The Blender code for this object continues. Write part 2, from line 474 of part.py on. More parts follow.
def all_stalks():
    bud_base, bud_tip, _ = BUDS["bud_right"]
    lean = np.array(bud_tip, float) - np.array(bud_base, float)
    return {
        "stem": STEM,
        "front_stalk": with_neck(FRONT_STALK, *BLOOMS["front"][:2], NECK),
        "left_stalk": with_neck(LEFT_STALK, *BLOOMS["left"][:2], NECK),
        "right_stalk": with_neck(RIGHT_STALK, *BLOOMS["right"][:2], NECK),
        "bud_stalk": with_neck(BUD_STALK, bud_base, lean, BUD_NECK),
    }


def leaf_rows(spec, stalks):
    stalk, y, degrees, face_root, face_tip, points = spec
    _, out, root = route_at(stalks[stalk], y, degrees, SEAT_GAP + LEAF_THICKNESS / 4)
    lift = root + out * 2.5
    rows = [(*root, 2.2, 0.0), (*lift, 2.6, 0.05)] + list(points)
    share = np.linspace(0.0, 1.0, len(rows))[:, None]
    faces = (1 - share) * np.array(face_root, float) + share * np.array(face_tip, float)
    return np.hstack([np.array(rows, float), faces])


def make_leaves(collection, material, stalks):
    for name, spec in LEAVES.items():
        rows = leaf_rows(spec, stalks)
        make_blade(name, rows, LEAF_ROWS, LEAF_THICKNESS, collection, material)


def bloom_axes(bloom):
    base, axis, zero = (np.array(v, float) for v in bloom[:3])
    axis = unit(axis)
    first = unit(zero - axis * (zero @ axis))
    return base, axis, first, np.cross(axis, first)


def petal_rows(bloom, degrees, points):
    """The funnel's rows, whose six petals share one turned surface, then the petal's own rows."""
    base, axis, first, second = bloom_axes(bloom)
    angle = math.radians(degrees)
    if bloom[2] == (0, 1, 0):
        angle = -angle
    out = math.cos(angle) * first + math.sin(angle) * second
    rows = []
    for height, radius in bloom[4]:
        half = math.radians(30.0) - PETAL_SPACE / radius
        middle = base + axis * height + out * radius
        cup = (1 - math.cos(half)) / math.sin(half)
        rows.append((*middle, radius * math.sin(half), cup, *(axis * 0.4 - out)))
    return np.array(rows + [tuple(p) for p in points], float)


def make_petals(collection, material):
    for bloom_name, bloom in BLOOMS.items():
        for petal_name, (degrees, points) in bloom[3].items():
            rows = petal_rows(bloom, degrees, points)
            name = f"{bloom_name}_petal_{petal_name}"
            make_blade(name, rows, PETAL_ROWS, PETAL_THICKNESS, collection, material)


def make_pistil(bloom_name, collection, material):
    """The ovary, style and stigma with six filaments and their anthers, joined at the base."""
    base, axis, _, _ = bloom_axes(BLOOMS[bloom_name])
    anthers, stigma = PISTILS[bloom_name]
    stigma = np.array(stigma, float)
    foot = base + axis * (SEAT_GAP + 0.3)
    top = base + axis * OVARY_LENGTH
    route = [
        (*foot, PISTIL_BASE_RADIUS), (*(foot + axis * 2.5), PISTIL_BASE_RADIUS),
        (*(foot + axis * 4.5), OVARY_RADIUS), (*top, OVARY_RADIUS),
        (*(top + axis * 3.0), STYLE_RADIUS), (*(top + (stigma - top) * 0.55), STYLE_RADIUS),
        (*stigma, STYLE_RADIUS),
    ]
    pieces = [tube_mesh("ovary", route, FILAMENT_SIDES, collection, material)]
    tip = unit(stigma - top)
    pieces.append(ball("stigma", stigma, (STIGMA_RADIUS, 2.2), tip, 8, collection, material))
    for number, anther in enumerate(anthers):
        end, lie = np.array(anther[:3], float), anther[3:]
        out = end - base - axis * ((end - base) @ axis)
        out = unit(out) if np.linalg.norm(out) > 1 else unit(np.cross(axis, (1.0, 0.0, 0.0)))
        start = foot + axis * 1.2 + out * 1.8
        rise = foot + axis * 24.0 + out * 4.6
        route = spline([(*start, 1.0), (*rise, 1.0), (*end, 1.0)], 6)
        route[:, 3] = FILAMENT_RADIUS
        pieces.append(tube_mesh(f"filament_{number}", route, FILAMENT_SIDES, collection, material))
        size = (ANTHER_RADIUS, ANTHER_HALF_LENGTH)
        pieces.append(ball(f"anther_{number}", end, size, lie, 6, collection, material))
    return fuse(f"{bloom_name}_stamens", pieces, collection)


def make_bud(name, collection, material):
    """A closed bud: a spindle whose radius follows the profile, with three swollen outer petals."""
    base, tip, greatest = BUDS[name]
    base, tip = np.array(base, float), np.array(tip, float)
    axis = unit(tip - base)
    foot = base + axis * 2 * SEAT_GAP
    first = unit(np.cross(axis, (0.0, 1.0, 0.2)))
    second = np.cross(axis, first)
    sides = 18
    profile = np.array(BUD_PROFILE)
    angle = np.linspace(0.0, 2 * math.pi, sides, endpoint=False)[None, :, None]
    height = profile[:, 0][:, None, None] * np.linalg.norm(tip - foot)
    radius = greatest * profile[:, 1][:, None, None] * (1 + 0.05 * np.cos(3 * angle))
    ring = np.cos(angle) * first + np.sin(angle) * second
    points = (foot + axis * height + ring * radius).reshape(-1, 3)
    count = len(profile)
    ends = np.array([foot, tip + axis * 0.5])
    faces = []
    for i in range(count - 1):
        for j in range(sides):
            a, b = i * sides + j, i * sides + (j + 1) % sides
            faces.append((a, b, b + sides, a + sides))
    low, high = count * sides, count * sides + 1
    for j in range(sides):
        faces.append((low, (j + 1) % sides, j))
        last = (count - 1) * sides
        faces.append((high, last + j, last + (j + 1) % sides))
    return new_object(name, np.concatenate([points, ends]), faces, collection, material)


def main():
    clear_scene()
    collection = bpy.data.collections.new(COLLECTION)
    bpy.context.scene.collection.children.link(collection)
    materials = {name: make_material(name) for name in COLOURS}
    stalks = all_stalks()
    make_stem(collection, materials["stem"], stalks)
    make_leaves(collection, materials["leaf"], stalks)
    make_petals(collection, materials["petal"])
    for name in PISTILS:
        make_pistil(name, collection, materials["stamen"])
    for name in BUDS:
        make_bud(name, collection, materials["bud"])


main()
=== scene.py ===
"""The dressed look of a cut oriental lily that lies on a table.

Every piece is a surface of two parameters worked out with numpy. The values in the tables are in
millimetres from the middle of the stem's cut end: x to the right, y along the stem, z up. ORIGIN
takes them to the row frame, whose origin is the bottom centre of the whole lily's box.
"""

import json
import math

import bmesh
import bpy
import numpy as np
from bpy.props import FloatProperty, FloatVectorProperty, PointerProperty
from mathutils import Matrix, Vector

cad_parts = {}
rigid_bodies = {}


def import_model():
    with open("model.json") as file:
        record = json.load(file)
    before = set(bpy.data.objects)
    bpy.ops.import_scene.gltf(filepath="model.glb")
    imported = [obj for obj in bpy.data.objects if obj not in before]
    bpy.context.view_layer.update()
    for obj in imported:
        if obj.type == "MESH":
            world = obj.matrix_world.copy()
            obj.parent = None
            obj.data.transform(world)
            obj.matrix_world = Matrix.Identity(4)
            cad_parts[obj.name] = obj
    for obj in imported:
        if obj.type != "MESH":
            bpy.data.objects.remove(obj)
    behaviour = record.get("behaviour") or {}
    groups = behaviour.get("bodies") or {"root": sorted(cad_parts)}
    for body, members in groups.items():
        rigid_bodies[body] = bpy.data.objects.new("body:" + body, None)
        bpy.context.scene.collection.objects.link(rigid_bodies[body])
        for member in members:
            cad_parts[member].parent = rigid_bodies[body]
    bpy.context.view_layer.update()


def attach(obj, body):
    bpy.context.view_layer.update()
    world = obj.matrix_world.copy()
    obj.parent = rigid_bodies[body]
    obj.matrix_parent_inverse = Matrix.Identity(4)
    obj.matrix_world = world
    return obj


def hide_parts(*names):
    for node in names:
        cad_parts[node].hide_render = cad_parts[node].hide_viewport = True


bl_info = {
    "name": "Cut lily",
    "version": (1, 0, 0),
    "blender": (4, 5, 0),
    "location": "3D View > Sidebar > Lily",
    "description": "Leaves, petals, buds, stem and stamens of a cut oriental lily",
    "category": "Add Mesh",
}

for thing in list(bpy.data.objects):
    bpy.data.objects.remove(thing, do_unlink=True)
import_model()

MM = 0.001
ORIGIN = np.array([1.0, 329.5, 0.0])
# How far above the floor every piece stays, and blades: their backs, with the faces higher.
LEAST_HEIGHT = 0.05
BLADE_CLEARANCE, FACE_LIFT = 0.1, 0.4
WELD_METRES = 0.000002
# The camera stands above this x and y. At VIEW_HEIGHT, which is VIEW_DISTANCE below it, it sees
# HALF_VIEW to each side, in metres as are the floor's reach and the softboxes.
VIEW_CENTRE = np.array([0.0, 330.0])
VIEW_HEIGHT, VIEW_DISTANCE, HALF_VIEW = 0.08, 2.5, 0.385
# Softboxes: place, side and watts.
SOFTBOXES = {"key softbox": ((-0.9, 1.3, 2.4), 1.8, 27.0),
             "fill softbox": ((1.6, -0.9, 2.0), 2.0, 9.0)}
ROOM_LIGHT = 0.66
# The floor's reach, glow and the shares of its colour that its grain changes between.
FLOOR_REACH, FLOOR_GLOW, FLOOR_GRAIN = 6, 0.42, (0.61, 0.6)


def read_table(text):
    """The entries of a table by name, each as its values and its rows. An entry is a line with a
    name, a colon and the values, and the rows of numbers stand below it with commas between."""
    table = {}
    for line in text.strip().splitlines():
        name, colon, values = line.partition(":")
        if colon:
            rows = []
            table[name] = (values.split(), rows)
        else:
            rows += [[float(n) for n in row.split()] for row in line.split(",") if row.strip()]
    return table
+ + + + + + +
**WRITTEN PROBLEM**
Copy out precisely the lines that begin at the line containing "faces, collection, material)" and end at the line containing "obj.matrix_world = Matrix.Identity(4)", including both; write nothing else.

**FINAL RESULT**
    return new_object(name, np.concatenate([points, ends]), faces, collection, material)


def main():
    clear_scene()
    collection = bpy.data.collections.new(COLLECTION)
    bpy.context.scene.collection.children.link(collection)
    materials = {name: make_material(name) for name in COLOURS}
    stalks = all_stalks()
    make_stem(collection, materials["stem"], stalks)
    make_leaves(collection, materials["leaf"], stalks)
    make_petals(collection, materials["petal"])
    for name in PISTILS:
        make_pistil(name, collection, materials["stamen"])
    for name in BUDS:
        make_bud(name, collection, materials["bud"])


main()
=== scene.py ===
"""The dressed look of a cut oriental lily that lies on a table.

Every piece is a surface of two parameters worked out with numpy. The values in the tables are in
millimetres from the middle of the stem's cut end: x to the right, y along the stem, z up. ORIGIN
takes them to the row frame, whose origin is the bottom centre of the whole lily's box.
"""

import json
import math

import bmesh
import bpy
import numpy as np
from bpy.props import FloatProperty, FloatVectorProperty, PointerProperty
from mathutils import Matrix, Vector

cad_parts = {}
rigid_bodies = {}


def import_model():
    with open("model.json") as file:
        record = json.load(file)
    before = set(bpy.data.objects)
    bpy.ops.import_scene.gltf(filepath="model.glb")
    imported = [obj for obj in bpy.data.objects if obj not in before]
    bpy.context.view_layer.update()
    for obj in imported:
        if obj.type == "MESH":
            world = obj.matrix_world.copy()
            obj.parent = None
            obj.data.transform(world)
            obj.matrix_world = Matrix.Identity(4)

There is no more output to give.